1:1 laptop implementation Session at #iste10

Sorry my PC was a slow boot and the ISTE wifi won't connect to my laptop, so it took a moment to take notes.  This session is with Mike Muir, Cyndi Danner-Kuhn, and Sam Farsali. Moderated by Alice Owen.


1:1 Laptop Implementation

Mike - "Do not do workshops around hardware and software training.  The research is clear if you train teachers how to do spreadsheets -- if you teach them how to analyze data - they go back and teach kids how to analyze data and do spreadsheets."

Cyndi - "Get rid of the network nazi's -- people who are IT people with no background in curriculum or education have no business making curriculum decisions."  (Those who have heard me speak know I agree with this.)

Mike- Leadership is everything - 4 characteristics of places where successful things are happen
1) Built a common vision together with the staff -- future looking - a student you care about now, what will they be doing?
2) Positive pressure and support
3) Provide opportunities for professional development (Can I easily find a tutorial that will show me answers - just in time PD for software.)
4) Celebration -- celebrate those who have made baby steps.

Sam - Feedback for opportunities - everything should not be top down -- from teacher's perspective what is working and what is not working.  Teachers, admin, students, and parents meeting weekly to talk about immediate and long term challenges. "Unless you solve your immediate challenges people will get frustrated and you will hit a brick wall."

Mike - A place where schools make mistakes is by not involving parents and students more. Involve the community.

Cyndi - K-5 grant everyone had a 1:1 laptop -- as they year went on -- did a parent training on laptops but the kids did the training. The kids trained other kid's parents (not their own) -- very proud moment. Got to show projects that they did. "Was the culminating event that won everyone over that this was the thing we should have done."

It was amazing the next year how much more parents were doing with technology at home and doing it with their kids.  She had another 1;1 program that didn't do much communication and the parents complained that they weren't using the laptops all the time all day in every class.  The parents have to understand that there is appropriate use.

Sam - "It is easy to forget about our parents and where they are, we tend to take for granted where our parents are."  He has more than 70 languages spoken in his community. They have to try to educate at that level. Safety is an issue. There are sites that kids shouldn't be visiting - teaching parents that they are still responsible. Retired people can be involved - they are voters - they have impact.  Send students to retirement homes and let them do projects so people can see what is happening. Then, you have people behind you and they are voters -- they are people you want to have behind you.

Mike - A great way to involve parents is send laptops home. Adult ed and Adult GED goes up according to the research in environments where the laptops are sent home. (it is a spillover affect from students!)

Sam - We've learned that 1 or 2 technology people cannot support this program - "get students involved."  Students can take laptops apart and put them back together in 10 minutes. The students have training and do this and they need those skills. The students are needed as contacts.  A second layer of support for technicians. Technicians don't directly deal with students but use the layer of student support as a go between. "That helps us dramatically and we learned this the hard way." 

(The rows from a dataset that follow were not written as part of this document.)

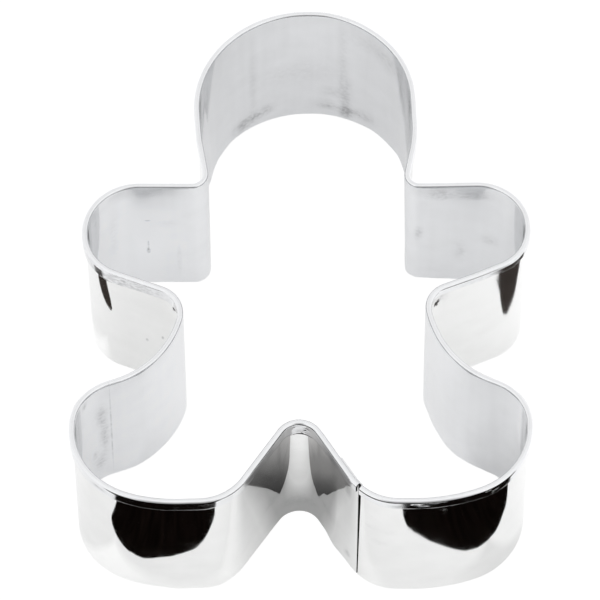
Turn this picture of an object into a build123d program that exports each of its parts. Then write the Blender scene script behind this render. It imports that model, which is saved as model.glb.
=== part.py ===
from build123d import *
from collections import namedtuple
import os
from math import degrees, radians, sin, tan

# A gingerbread-man cutter: one strip bent round a figure, its top edge rolled over outwards,
# its ends lapped beside the crotch and held by two spot welds.
# Frame: middle of the figure's box on the plane of the cutting edge, +Y to the head, +Z up to the rim.

# The figure, along the middle of the wall, in millimetres.
figure_length = 73.8
figure_width = 59.1

# The strip and its rolled rim.
band_depth = 25.0
sheet_thickness = 0.3
rim_depth = 2.1
roll_gap = 0.2

# The lapped ends and their welds.
lap_length = 4.8
lap_clearance = 0.05
seam_gap = 0.4
seam_past_bend = 1.4
weld_diameter = 1.8
weld_bite = 0.12

# Heights of the two welds, as shares of the band's depth.
weld_height_share = {"lower": 0.12, "upper": 0.78}

# Two neighbouring bends may take this much of the line between their corners.
bends_of_line_share = 0.99

# Corners that the strip is bent round, clockwise seen from the rim, from the right side of the head:
# name, place across as a share of the width, place along as a share of the length,
# and bend radius as a share of the width.
bend_share = [
    ("head_right", 0.248, 0.500, 0.230),
    ("cheek_right", 0.253, 0.244, 0.336),
    ("neck_right", 0.226, 0.133, 0.032),
    ("hand_top_right", 0.502, 0.136, 0.106),
    ("hand_low_right", 0.498, -0.006, 0.095),
    ("armpit_right", 0.266, -0.085, 0.063),
    ("hip_right", 0.302, -0.225, 0.237),
    ("foot_top_right", 0.495, -0.291, 0.111),
    ("heel_right", 0.494, -0.450, 0.169),
    ("sole_right", 0.312, -0.501, 0.382),
    ("toe_right", 0.143, -0.499, 0.119),
    ("crotch", -0.007, -0.308, 0.052),
    ("toe_left", -0.164, -0.497, 0.117),
    ("sole_left", -0.320, -0.500, 0.383),
    ("heel_left", -0.501, -0.454, 0.166),
    ("foot_top_left", -0.499, -0.289, 0.114),
    ("hip_left", -0.303, -0.231, 0.235),
    ("armpit_left", -0.249, -0.092, 0.069),
    ("hand_low_left", -0.474, -0.021, 0.105),
    ("hand_top_left", -0.487, 0.136, 0.116),
    ("neck_left", -0.205, 0.134, 0.035),
    ("cheek_left", -0.227, 0.239, 0.337),
    ("head_left", -0.250, 0.500, 0.245),
]

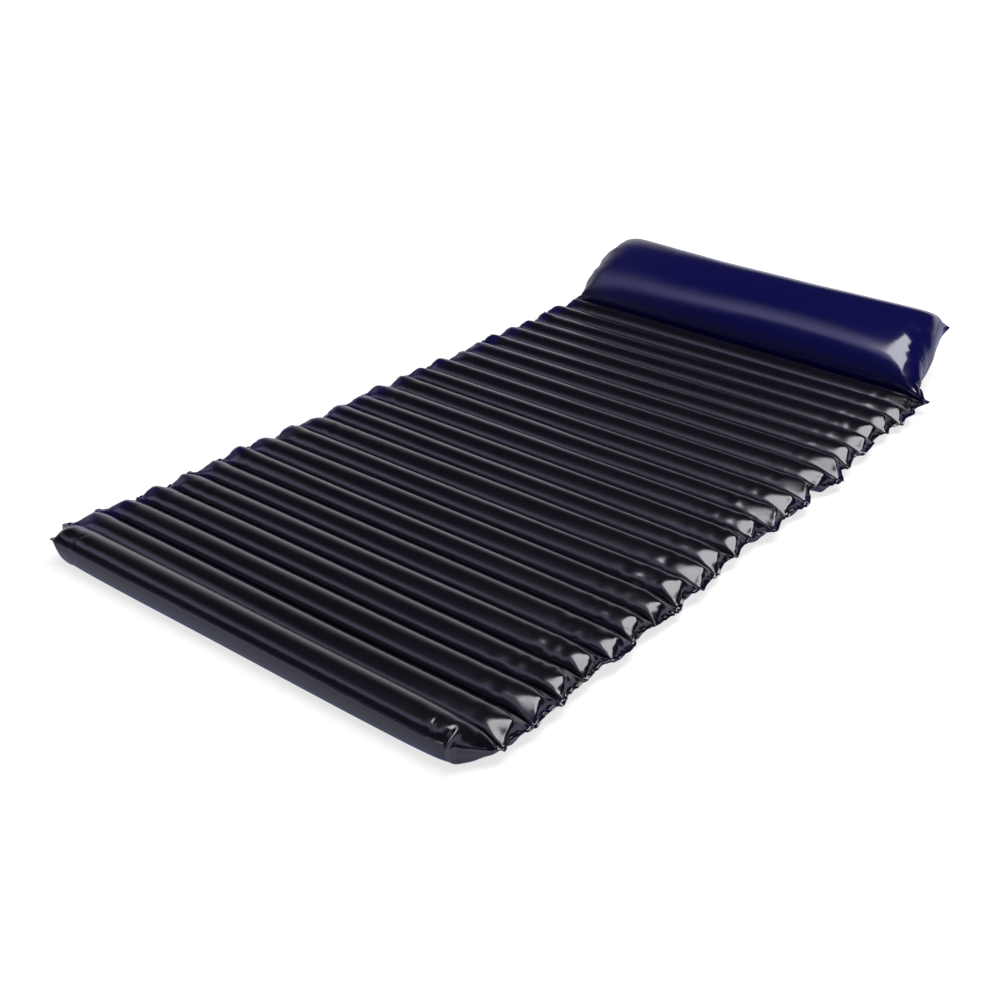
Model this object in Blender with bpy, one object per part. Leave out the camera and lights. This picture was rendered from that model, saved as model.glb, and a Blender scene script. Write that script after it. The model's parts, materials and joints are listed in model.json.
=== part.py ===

Mike - "In Maine our biggest surprise was that breakage is inversely related to whether leadership have done those things and whether teachers are used to teach in interesting ways. If kids are having computers used in ways that are boring -- breakage and theft rates go up." (according to research Mike says.)

Note: If you have high theft and breakage rates in your 1:1 -- LOOK AT HOW THEY ARE TEACHING WITH IT!

Cyndi - "laptops will NOT make a bad teacher better" but can lead to more engaging learning

Sam - There is less breakage with laptops that are used every day. The more they are used, the less breakage that they have.  Whatever your internet bandwidth is -- double it.  The next year, double it again.  Consider for every 1-2 classrooms put in an access point if you put this in. An industrial strength access point. Shifting more of software from on the computer to cloud computing and this impacts internet access.  We've had more breakage with laptops than with netbooks - dramatic difference. Not sure why.

Mike - Learned about blocking sites our tools. The more you lock down what they have access to-- the more it becomes irrelevant to their lives and breakage goes up.  They don't let "anything go" in good programs. It is a strategic combination:
1)  teach teachers to use those tools for academic purposes,
2) have a filter but not a wildly overbearing one,
3) teach kids what is appropriate use,
4) teach your teachers to get up and walk around the room and see what the kids are doing.


This has been by far the best session on 1:1 laptop implementation I have ever seen. Here here to the presenters! Great work!